Mejbri was born in Paris to Tunisian parents and raised in the capital’s 20th arrondissement, a crowded, working-class district where the streets speak a dozen languages but football rules them all.

He remembers it simply. No grand plan. No academy roadmap pinned on a fridge.

"Instead of going straight up to my house, I used to stay out and play football until night fell," he recalls in the series World at Their Feet, which follows emerging talents on the road to the 2026 World Cup. "I was a normal boy, there was no master plan. I had my friends, I was focused on my life as a kid."

His patch of the city includes a curved block of flats nicknamed La Banane. Concrete, graffiti, tight spaces. For Mejbri, it became a training ground. A small world that demanded quick feet and quicker thinking.

Childhood friend Hubert Mbuyi remembers the silhouette before the skill.

"He had a unique style, with big hair, big blonde hair. So everyone knew him and had a lot of expectations for him," Mbuyi says. "Where you could find a pitch and a ball, you will find Hannibal."

The hair made him easy to spot.
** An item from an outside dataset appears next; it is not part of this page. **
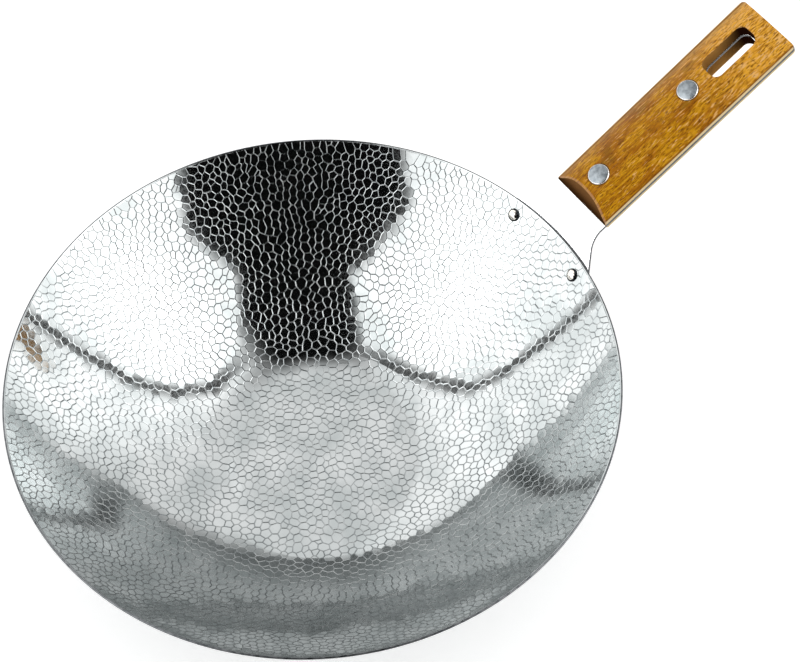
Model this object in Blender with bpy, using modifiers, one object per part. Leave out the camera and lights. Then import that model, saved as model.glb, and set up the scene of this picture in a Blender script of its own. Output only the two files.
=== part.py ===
"""Stainless steel wok with a riveted wooden handle.

Lengths are metres and +Z is up. The origin is the middle of the flat underside
that the wok stands on, and the handle points along +X. The bowl, the handle
bracket with its full tang, the two wooden scales and every rivet are separate
solids. Pieces that touch keep SEAT_GAP between their faces.
"""

import math

import bmesh
import bpy
from mathutils import Matrix, Vector

# Fits between pieces
SEAT_GAP = 0.0003
HOLE_CLEARANCE = 0.0003

# Bowl, one pressed sheet. The radii and slopes are those of its inside face
RIM_RADIUS = 0.160
BOWL_SHEET = 0.0015
FLAT_RADIUS = 0.050
KNUCKLE_RADIUS = 0.040
KNUCKLE_SLOPE = math.radians(21.0)
LOWER_WALL_RADIUS = 0.179
LOWER_WALL_SLOPE = math.radians(37.0)
UPPER_WALL_RADIUS = 0.300

# Handle bracket, one stamping: a flange on the wall, a long bend and a full tang.
# Drops and depths down the wall start at BEND_RISE, where wall and tang would meet
BRACKET_SHEET = 0.0018
HANDLE_TILT = math.radians(25.0)
BEND_RISE = 0.0088
BEND_RADIUS = 0.0518
NECK_REACH = 0.0173
NECK_STRAIGHT = 0.0096
NECK_FILLET = 0.017
SHOULDER_DROP = 0.0148
SHOULDER_FILLET = 0.008
FLANGE_DEPTH = 0.0287
FLANGE_CORNER = 0.010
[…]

The talent made him impossible to ignore.

A million-euro teenager

Paris FC spotted him early. Mejbri joined their academy at six and stayed for most of the next seven years, learning the game in the shadow of the city’s bigger clubs. A short spell at Boulogne-Billancourt followed, then came the call that changes a teenager’s life.
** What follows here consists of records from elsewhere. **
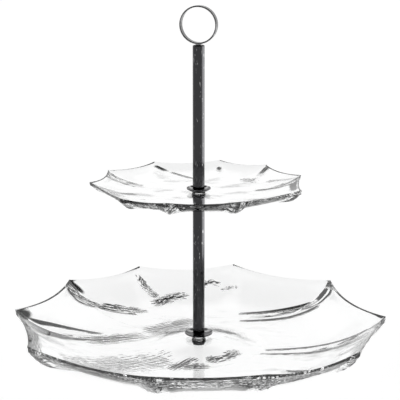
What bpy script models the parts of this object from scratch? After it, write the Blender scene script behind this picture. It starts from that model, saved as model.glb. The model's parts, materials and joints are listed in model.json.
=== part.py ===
"""Two-tier cake stand: two scalloped glass plates on a screwed metal column with a ring handle.

Metres, +Z up. The origin lies on the column's axis, at the level of the table.
Run with: blender --background --python part.py
"""
from collections import namedtuple
from math import atan2, cos, exp, hypot, pi, radians, sin

import bmesh
import bpy

# ---------------------------------------------------------------- driving dimensions
GAP = 0.0003                    # clearance left between pieces that touch

# Plates. A tip is its bearing about the column in degrees (0 = +X, counter-clockwise), how many
# millimetres it is lifted above its plate's usual rise, how far the rim from it to the next tip bows
# inward per length of the chord, how many millimetres more that scallop sags, how far the rib under the
# tip sweeps round by its inner end in degrees, and how deep that rib is for its plate. A plate is a sheet
# of even thickness: its middle is pushed up by foot, and from the rest ring it curls up to the rim.
Tip = namedtuple("Tip", "bearing lift bow sag sweep rib")
Plate = namedtuple(
    "Plate", "tips radius rise valley_drop thickness lip undercut rib_depth rib_width "
             "ring_inner ring_outer foot")
LOWER = Plate(
    tips=(Tip(-2, 0.0, 0.065, 0.0, -20, 1.0), Tip(40, 0.0, 0.065, 0.0, 46, 0.7),
          Tip(78, 0.0, 0.065, 0.0, 0, 0.3), Tip(111, 0.0, 0.065, 0.0, 0, 0.3),
          Tip(139, 0.0, 0.065, 0.0, -60, 0.7), Tip(175, 0.0, 0.042, 0.0, -22, 1.0),
          Tip(211, 0.0, 0.010, 2.4, 15, 0.9), Tip(257, 2.4, 0.000, -1.0, 0, 0.7),
          Tip(289, 2.6, 0.000, 2.6, 0, 0.6), Tip(323, 1.0, 0.022, 0.0, 0, 0.9)),
    radius=0.1600, rise=0.0199, valley_drop=0.0030, thickness=0.0040, lip=0.0022, undercut=0.0006,
    rib_depth=0.0058, rib_width=0.0110, ring_inner=0.0540, ring_outer=0.0590, foot=0.0070)
UPPER = Plate(
    tips=(Tip(16, 0.0, 0.060, 0.0, 0, 0.7), Tip(49, 0.0, 0.065, 0.0, 0, 0.3),
          Tip(78, 0.0, 0.060, 0.0, 0, 0.2), Tip(116, 0.0, 0.060, 0.0, 0, 0.2),
          Tip(150, 0.0, 0.065, 0.0, 0, 0.4), Tip(183, 0.5, 0.020, 0.0, 0, 0.5),
          Tip(227, 1.0, 0.020, 0.0, 0, 0.8), Tip(254, 2.4, 0.020, 0.3, 0, 1.0),
          Tip(291, 2.8, 0.020, 0.0, 0, 1.1), Tip(337, 0.5, 0.035, 0.0, 0, 0.9)),
    radius=0.0913, rise=0.0094, valley_drop=0.0016, thickness=0.0036, lip=0.0020, undercut=0.0006,
    rib_depth=0.0032, rib_width=0.0068, ring_inner=0.0260, ring_outer=0.0280, foot=0.0)
CURL_POWER = 3.0                # how late the sheet curls up towards the rim
LIP_WIDTH = 0.0080              # the sheet thins to its lip over this width
HUB_RADIUS = 0.0105             # of the level middle round the hole
RIB_FULL_SHARE = 0.84           # where between the rest ring and the rim a rib is deepest
RIB_SWELL_POWER = 3.0
RIB_NOSE_SHARE = 0.45           # what is left of a rib's depth at the tip
RIB_INNER_POWER = 4.0           # a rib is flat-bottomed at its inner end, and rounded at the tip
RIB_TIP_POWER = 2.0
EDGE_ROUND = 0.0006             # chamfer that rounds the rim's two edges
PLATE_HOLE_RADIUS = 0.0040

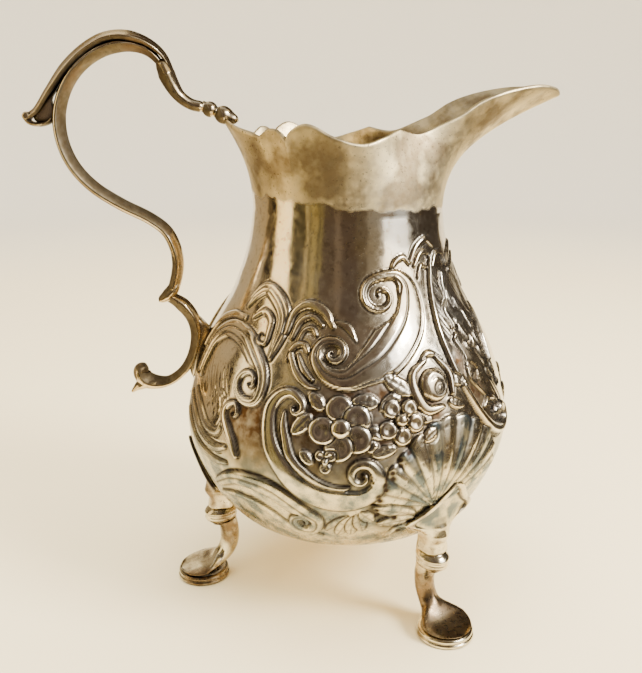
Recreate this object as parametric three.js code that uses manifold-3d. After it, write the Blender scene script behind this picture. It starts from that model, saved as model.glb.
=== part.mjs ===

In 2018, Monaco, serial producers of young talent, paid €1 million to bring the 15-year-old into their academy. For a boy from La Banane, the contrast was stark.

"I could feel the richness of Monaco," he says. "So yeah, it was a little bit of a shift, a little dream, and I learned a lot there."
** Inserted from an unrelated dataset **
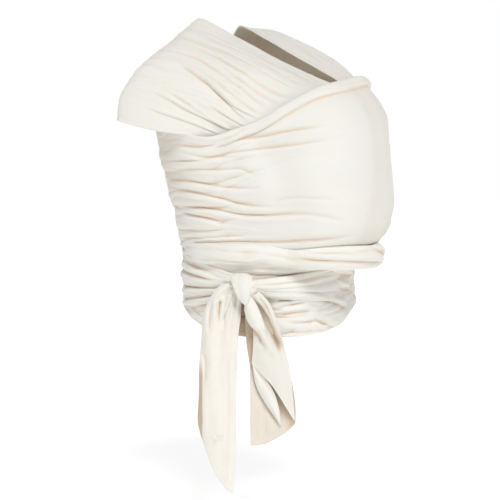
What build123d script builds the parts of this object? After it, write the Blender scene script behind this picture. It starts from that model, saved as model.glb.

The experience was not perfect. He did not settle as hoped, the fit never quite right. But the raw ability was obvious, and Europe’s elite kept watching. Bayern Munich, Paris Saint-Germain, Barcelona — the list of suitors read like a Champions League draw.

In August 2019, at 16, he chose Manchester United.

The decision dragged him into the unforgiving spotlight of Old Trafford, a place where patience is short and expectation is generational. He rose quickly through the ranks. By 2021, he had a Premier League debut. By September 2023, he had a first league goal.

It came in a 3–1 home defeat to Brighton. United were 3–0 down when Mejbri struck, a clean hit that at least cut through the gloom.

"I still get chills," he says. "I don't know why I started to celebrate when we were losing 3–0, and you can see in my celebration that I had a certain rage in me and that I let go of everything when I scored."

The scoreboard said consolation. His reaction said something else: a player unwilling to accept his role as background noise.

A flag, a choice, a heartbeat

On the international stage, Mejbri had options. He wore France’s colours at under-16 and under-17 level, a pathway that has taken many from the banlieues to the very top. Yet when the senior decision arrived in 2021, he turned towards his parents’ homeland.

"I joined Tunisia because I chose with my heart," he explains. "Even though I lived in France, it doesn't take away the love I have for France. But I find that the love I have for Tunisia is greater."

For Tunisia, it was a coup. For Mejbri, it was a declaration.

He is already deep into his international career, with 44 caps and two African Revelation of the Year awards at the Africa d'Or to his name. Every time he pulls on the red shirt, the journey from La Banane to Carthage feels complete — and yet only just beginning.

"When I represent my country, I also represent my neighbourhood," he says. "Because I know that I will represent them, and so all of that, it's a bit related to pride."

Mbuyi sees what that means on the ground.

"All Tunisians are proud of him," he says. "Because in the end, he's a kid from the neighbourhood. When he plays matches, everyone focuses on the match. We're all watching Hannibal's hair on the pitch. We try to spot him every time."

For the people of La Banane, the World Cup is no longer a distant spectacle. It has a face, a number, and that unmistakable head of hair.

Giving back to La Banane

Success has not loosened his connection to home. Every summer, Mejbri returns to the same streets, the same block, the same tight spaces where he learned to play. He organises a football tournament for the community, a small festival of the game that once kept him outside until dark.

Last year alone, he gave away around 100 shirts. Not just souvenirs, but symbols.

"You can just walk around here and find two or three people wearing his shirt," says Mbuyi.

In a neighbourhood where dreams can feel far away, the sight of a local boy on the world stage matters. It turns possibility into something you can touch, wear, and chase down a touchline.

"Hannibal is a great example of what the people look for in this area," Mbuyi says. "Because of him, the young kids can dream."

Now those dreams stretch all the way to the 2026 World Cup. Tunisia have never gone beyond the group stage. They have knocked on the door, rattled it, but never quite broken through.

Two thousand years after another Hannibal tried to cross his own mountains, this one stands at the foot of football’s version, the weight of a nickname, a neighbourhood, and a nation on his shoulders.

The question is no longer whether people can spot his hair on the pitch. It is whether the Eagles of Carthage, with Hannibal Mejbri at their heart, can finally fly over that ridge and into uncharted territory.